Louis Woo, special assistant to the Foxconn CEO, said the AI strategy includes the use of smart robots to replace human jobs that are “dangerous, dull and boring”.

“If you look at the younger generation today, most of them want to work in the service sector rather than in manufacturing. So we have difficulty in recruiting young people to do such work. We will need to automate these processes as quickly as possible,” Woo said.

Foxconn Technology, the trading name of Hon Hai Precision Industry Co, was originally established in Taiwan in 1974 as a low-end maker of plastic parts for televisions. In the 1980s it moved into connectors for personal computers, which established key relationships with early US computer makers like Compaq (which later merged with Hewlett Packard) and Dell.

In the late 1980s, Gou and Foxconn executives began making trips to the Chinese mainland to study the possibility of setting up a factory there. The country had only started encouraging foreign investment a few years earlier under Deng Xiaoping’s open door policy.

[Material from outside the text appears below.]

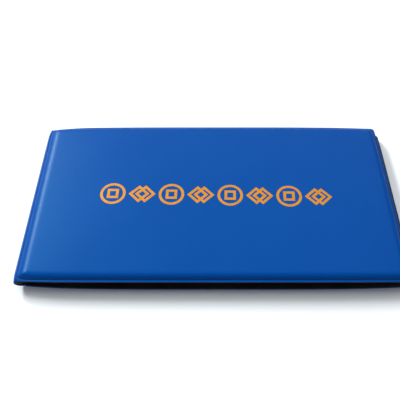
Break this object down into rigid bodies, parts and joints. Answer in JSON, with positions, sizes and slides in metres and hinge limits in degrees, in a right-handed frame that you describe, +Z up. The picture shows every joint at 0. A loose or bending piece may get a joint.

US electronics giants like Motorola were also negotiating with Beijing over potential manufacturing investments at the time, as were European giants like Siemens and Philips.

But Foxconn, although Taiwanese, was one of the first when in June 1988 it opened its factory in Shenzhen’s Bao’an district under the name of Foxconn Shenzhen Haiyang Precision Connector factory.

One year later tanks rumbled into Tiananmen Square to clear demonstrating students. China became a pariah in the international community and most western multinationals looking to invest on the Chinese mainland pulled back and waited. Foxconn stayed the course and over the next three decades grew to be the largest contract electronics manufacturer in the world.

Four American companies – Apple, HP, Hewlett Packard Enterprise and Cisco – contributed a combined 60% of Foxconn’s 2017 revenue, according to Bloomberg analytics. The company also relies heavily on US chips and components to manufacture products. The reliance has put Gou in the cross hairs of a different geopolitical crisis: a potential trade war between the US and China.

Part of the strategy to address this is to lessen dependence on Chinese factories. Last year Foxconn announced two separate multibillion dollar investment deals to build factories and R&D operations in the US states of Wisconsin and Michigan.

“Neither the US nor China should be neglected,” Gou said at the anniversary party last week. “The investments between the two countries have to be balanced.”